Secondo disco per i
Plainfield Slim -stavolta in compagnia dei
The Groundhawgs, band con cui dividono il palco-, dopo il meritato successo di
Another Mule In The Barn, Slim muta leggermente sia le coordinate dello ‘sporco’ blues del Mississippi dell’esordio, sia la sua mania di onnipotenza sul ‘faccio tutto io’: suono, produzione e così via, mollando la presa e lasciando spazio alla slide guitar di Lee Fink che con il prezioso contributo all’armonica di Myke Scavone prendono per mano
When the Devil Hits Home sin dallo splendido e torbido blues di
Dirty Girl. Non so se vi è mai capitato di vedere
The Road to Memphis di Larry Pearce, ma il ritmo trascinante del brano si riallaccia alla breve immagine di una sequenza molto divertente tratta dal film, dove una simpatica ragazza balla scuotendo il sedere, dondolandolo e frullandolo con foga.
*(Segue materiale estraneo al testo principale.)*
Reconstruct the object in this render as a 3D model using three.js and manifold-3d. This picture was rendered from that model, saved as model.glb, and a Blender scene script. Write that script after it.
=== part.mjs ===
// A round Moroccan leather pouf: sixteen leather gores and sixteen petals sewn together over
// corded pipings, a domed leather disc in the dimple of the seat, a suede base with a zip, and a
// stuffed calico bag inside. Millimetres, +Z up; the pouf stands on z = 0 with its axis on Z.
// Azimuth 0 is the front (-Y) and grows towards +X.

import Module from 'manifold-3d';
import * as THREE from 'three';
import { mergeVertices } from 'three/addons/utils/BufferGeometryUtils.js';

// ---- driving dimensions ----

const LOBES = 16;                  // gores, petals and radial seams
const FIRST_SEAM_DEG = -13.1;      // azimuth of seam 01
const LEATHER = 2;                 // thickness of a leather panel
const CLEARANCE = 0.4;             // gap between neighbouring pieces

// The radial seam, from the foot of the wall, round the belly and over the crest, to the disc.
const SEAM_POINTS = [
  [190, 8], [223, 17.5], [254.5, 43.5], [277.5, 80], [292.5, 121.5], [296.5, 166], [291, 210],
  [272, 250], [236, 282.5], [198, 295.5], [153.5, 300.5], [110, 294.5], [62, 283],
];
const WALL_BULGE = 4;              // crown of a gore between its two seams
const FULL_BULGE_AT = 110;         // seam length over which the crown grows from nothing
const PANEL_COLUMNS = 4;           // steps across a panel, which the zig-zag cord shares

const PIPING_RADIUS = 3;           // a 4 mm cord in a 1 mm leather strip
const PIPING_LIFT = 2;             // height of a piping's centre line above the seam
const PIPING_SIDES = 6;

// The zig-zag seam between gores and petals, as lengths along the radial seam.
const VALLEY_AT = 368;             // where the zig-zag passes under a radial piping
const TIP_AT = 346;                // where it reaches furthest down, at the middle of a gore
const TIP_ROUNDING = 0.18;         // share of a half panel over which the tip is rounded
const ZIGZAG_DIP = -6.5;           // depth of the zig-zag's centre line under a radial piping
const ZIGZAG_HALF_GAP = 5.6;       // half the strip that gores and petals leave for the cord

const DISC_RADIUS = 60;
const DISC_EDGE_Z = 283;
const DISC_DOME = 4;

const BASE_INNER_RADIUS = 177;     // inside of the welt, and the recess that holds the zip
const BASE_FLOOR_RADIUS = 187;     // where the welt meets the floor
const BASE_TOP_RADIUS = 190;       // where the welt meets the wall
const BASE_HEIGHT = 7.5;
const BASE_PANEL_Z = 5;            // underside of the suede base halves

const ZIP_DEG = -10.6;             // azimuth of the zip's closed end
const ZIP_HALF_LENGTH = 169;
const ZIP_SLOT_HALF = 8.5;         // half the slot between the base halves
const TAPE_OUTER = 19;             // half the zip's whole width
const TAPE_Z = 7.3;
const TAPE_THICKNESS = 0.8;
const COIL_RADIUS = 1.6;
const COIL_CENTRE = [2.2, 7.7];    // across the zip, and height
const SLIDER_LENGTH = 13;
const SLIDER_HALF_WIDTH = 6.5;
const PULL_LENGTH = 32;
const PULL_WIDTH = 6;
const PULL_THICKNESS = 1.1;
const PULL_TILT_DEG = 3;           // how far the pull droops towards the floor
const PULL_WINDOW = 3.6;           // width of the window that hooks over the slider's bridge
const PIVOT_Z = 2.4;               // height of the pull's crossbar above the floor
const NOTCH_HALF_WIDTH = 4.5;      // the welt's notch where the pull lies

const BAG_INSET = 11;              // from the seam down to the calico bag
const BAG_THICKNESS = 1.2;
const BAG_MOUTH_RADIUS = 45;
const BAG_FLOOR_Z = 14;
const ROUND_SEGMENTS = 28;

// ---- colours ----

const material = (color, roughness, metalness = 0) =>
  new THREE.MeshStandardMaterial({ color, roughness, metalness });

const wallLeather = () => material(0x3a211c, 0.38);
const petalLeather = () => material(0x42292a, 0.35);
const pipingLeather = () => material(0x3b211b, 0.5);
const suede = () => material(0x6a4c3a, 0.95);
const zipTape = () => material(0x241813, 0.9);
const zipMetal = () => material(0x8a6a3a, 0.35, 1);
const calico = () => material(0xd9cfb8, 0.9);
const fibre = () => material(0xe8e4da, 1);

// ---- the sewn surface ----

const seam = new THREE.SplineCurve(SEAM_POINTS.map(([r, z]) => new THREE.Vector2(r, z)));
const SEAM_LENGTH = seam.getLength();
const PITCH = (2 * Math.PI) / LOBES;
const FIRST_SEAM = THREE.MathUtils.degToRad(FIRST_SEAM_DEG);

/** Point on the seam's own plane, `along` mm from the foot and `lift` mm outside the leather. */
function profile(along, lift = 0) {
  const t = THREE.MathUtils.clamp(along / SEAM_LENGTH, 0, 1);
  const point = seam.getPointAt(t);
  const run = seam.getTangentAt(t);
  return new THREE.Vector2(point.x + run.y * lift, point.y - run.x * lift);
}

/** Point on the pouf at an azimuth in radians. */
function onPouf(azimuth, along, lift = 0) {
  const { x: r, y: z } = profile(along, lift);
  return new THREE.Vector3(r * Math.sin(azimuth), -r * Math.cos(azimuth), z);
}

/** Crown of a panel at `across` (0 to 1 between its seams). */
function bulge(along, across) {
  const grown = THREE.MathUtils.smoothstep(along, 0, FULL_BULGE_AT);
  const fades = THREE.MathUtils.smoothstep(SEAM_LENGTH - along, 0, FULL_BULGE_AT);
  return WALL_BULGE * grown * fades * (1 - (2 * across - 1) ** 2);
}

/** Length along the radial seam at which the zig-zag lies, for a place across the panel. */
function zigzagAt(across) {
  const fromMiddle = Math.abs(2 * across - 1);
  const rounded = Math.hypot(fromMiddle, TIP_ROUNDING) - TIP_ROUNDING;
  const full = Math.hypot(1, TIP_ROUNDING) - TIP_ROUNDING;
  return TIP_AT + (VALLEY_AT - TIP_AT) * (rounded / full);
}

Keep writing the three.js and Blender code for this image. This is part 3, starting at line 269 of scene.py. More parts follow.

In quel culo danzante ci sono lo stesso piacere, l’attrazione, la rabbia, la dolcezza, del blues dei neri d’America che i
Plainfield Slim ribaltano macchiandolo con il rhytm&soul della sezione fiati, deliziosa
Rattle That Box, lotta disperata per sfuggire a quell’inferno che è per ‘loro’ la vita metropolitana, dove non mancano le donne, ma i personaggi dei Plainfield Slim non hanno incertezze, si fugge via lontano dal rassicurante e compitissimo ordine concepito come spegnimento delle passioni di
Lovesick Train,
Miss Stacey ma anche di
Hideout, sempre l’armonica, sempre corposi blues-rock spezzati dalla preghiera elettro-acustica dell’incantevole
Sweet Jesus, allo spaesamento quotidiano che non è certo la conseguenza di un evento destinato a cambiarci la vita, si prega per saperne di più sul prossimo futuro.
Distruiscono pessimismo senza via di fuga su tutto e tutti, di ogni razza e colore, bagaglio e radici, pensiero e cultura con il bel bluesaccio corrosivo di
When The Devil Hits Home, continuando a lamentarsi nella sferzante
Moan, trovando quasi per caso un finale da incorniciare con la ballata elettrica di
Head Back e l’acustica
Far As You Can Go. Altro bel disco per i
Plainfeld Slim, di quelli ruvidi per partito preso, licenziato da un’accoppiata intraprendente che si fa merito di trovare strade alternative al torbido blues che suonano sempre con estrema, ed efficace, disinvoltura.